- [Requirement]:
The data below holds the lines to copy: everything from the line containing "Recreate this object" to the line containing "well_fit = 0.4", both ends included, set down exactly.

- [Material provided]:
——————
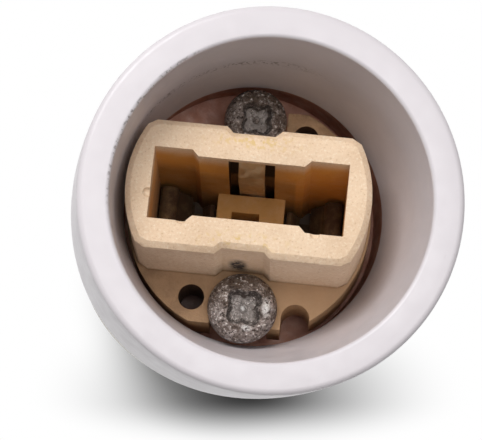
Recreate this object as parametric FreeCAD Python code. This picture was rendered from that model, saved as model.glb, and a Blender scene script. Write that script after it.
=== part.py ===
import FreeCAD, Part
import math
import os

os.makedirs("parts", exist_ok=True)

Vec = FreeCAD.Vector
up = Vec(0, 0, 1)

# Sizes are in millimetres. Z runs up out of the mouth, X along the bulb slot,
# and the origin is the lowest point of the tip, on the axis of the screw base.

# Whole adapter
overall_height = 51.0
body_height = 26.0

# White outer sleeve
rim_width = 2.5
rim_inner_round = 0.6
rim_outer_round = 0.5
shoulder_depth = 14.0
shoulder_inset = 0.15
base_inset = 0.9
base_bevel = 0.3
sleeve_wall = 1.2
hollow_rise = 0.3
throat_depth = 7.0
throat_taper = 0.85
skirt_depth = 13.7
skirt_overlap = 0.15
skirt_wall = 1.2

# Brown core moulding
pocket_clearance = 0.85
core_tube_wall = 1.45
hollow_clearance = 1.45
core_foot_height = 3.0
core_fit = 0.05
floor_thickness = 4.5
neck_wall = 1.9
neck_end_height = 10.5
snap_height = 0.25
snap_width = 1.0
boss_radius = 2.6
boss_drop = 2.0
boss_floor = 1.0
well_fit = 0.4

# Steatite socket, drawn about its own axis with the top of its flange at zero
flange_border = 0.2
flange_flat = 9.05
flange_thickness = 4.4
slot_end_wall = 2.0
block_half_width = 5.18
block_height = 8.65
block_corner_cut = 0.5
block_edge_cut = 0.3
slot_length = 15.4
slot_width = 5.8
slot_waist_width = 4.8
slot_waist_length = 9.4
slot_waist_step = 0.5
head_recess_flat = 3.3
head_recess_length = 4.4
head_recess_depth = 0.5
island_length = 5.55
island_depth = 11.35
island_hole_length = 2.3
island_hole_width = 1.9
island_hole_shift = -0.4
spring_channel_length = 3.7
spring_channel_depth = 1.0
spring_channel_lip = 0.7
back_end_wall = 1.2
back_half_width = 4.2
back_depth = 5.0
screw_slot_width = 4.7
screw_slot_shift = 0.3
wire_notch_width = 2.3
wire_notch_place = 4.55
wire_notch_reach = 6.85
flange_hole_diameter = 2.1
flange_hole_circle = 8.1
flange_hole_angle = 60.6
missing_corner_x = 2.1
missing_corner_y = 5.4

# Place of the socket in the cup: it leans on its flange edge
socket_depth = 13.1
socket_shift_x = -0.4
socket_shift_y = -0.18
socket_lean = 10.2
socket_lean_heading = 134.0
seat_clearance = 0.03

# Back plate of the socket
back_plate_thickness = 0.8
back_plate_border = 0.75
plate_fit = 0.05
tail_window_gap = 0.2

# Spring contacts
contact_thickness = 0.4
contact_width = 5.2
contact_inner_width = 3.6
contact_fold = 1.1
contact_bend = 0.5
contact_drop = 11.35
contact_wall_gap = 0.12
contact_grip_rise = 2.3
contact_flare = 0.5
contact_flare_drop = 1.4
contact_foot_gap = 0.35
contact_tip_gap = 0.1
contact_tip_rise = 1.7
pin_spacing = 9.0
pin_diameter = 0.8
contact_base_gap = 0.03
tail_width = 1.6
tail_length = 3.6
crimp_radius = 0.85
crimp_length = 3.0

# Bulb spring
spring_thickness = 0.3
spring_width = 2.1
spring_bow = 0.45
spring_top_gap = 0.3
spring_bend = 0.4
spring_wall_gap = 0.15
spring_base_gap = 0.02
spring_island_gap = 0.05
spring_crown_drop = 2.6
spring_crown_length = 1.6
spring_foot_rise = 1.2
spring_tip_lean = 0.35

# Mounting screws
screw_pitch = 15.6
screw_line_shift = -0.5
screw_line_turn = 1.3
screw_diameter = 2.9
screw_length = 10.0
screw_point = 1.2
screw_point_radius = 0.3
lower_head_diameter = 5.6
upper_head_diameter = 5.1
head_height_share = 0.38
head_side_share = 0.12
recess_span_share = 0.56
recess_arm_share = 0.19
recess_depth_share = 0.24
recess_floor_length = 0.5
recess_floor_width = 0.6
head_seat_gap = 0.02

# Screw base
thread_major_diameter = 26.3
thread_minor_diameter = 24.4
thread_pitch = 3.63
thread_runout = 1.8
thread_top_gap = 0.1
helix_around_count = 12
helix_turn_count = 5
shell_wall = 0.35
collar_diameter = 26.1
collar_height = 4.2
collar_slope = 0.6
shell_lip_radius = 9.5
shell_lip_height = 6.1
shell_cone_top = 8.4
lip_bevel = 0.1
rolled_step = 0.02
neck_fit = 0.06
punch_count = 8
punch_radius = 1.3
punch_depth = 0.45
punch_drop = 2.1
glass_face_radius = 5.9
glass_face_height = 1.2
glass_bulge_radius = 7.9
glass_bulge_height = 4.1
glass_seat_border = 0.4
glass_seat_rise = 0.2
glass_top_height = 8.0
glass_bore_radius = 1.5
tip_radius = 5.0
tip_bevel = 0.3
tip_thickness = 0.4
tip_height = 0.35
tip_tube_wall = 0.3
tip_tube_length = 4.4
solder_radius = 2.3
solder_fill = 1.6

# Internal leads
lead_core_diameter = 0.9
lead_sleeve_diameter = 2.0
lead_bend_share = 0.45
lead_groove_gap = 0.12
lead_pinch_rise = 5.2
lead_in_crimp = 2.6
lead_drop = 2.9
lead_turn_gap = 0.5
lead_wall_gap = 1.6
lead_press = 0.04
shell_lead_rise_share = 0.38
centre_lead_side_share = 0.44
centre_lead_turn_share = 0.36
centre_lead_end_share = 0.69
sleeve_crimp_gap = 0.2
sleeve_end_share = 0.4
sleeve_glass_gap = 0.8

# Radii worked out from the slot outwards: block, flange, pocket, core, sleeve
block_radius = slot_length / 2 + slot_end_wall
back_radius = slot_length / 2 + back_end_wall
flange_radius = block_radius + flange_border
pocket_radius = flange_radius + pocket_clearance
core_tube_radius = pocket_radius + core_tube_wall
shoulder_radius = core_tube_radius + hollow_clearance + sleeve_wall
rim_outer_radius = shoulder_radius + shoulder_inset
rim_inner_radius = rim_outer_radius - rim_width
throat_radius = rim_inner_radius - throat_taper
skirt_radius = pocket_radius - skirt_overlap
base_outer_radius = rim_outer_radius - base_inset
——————
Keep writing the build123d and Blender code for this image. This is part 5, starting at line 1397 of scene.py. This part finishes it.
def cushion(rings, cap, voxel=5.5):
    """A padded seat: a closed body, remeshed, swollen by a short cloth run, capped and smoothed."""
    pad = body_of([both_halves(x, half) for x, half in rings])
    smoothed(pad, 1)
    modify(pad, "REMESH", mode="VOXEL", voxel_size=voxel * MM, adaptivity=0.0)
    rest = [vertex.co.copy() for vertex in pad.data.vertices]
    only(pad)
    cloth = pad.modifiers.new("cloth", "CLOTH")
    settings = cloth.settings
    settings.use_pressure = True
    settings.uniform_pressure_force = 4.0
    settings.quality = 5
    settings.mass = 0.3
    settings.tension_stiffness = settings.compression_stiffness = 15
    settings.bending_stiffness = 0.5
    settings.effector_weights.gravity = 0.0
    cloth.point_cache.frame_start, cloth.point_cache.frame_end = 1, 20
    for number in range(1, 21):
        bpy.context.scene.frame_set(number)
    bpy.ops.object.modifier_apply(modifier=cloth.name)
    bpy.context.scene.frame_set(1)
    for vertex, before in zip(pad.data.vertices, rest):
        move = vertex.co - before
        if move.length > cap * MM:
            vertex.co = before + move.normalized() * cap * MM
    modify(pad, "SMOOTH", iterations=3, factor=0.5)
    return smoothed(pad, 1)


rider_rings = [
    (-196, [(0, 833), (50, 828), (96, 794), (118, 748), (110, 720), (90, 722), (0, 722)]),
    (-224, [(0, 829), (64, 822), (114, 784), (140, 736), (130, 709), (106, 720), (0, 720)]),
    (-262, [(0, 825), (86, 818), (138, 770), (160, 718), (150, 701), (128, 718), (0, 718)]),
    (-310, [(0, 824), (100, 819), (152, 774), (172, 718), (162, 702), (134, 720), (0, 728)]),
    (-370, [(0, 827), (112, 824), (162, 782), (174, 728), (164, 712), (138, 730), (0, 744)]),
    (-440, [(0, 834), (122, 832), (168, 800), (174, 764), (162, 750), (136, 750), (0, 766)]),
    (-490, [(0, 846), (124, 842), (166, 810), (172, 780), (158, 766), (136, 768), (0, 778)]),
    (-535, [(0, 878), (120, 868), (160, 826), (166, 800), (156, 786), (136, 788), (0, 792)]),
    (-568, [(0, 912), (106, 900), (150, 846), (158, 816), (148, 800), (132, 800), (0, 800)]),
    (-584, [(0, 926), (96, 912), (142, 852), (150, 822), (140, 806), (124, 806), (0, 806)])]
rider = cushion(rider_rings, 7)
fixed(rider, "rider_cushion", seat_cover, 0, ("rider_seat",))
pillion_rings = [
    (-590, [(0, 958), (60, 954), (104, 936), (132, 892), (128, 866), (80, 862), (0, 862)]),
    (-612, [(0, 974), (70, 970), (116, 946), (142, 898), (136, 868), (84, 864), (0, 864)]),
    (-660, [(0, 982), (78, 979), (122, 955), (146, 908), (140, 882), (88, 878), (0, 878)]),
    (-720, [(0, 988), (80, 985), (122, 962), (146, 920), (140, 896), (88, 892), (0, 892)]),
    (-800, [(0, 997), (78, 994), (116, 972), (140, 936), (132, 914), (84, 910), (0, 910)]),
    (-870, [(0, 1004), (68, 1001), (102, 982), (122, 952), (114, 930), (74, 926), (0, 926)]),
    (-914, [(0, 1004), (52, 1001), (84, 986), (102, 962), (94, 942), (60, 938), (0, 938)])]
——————
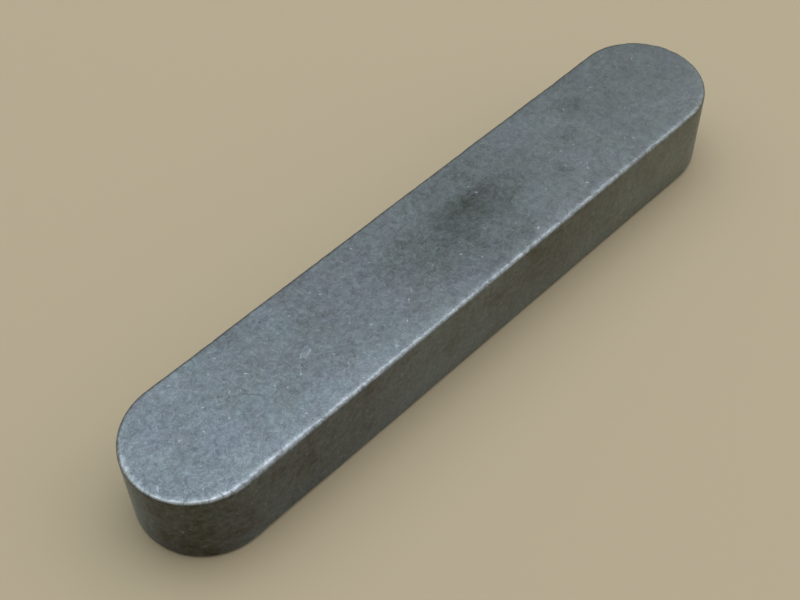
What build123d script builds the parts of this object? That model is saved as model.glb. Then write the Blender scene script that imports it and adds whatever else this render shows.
——————
- [Written response]:
Recreate this object as parametric FreeCAD Python code. This picture was rendered from that model, saved as model.glb, and a Blender scene script. Write that script after it.
=== part.py ===
import FreeCAD, Part
import math
import os

os.makedirs("parts", exist_ok=True)

Vec = FreeCAD.Vector
up = Vec(0, 0, 1)

# Sizes are in millimetres. Z runs up out of the mouth, X along the bulb slot,
# and the origin is the lowest point of the tip, on the axis of the screw base.

# Whole adapter
overall_height = 51.0
body_height = 26.0

# White outer sleeve
rim_width = 2.5
rim_inner_round = 0.6
rim_outer_round = 0.5
shoulder_depth = 14.0
shoulder_inset = 0.15
base_inset = 0.9
base_bevel = 0.3
sleeve_wall = 1.2
hollow_rise = 0.3
throat_depth = 7.0
throat_taper = 0.85
skirt_depth = 13.7
skirt_overlap = 0.15
skirt_wall = 1.2

# Brown core moulding
pocket_clearance = 0.85
core_tube_wall = 1.45
hollow_clearance = 1.45
core_foot_height = 3.0
core_fit = 0.05
floor_thickness = 4.5
neck_wall = 1.9
neck_end_height = 10.5
snap_height = 0.25
snap_width = 1.0
boss_radius = 2.6
boss_drop = 2.0
boss_floor = 1.0
well_fit = 0.4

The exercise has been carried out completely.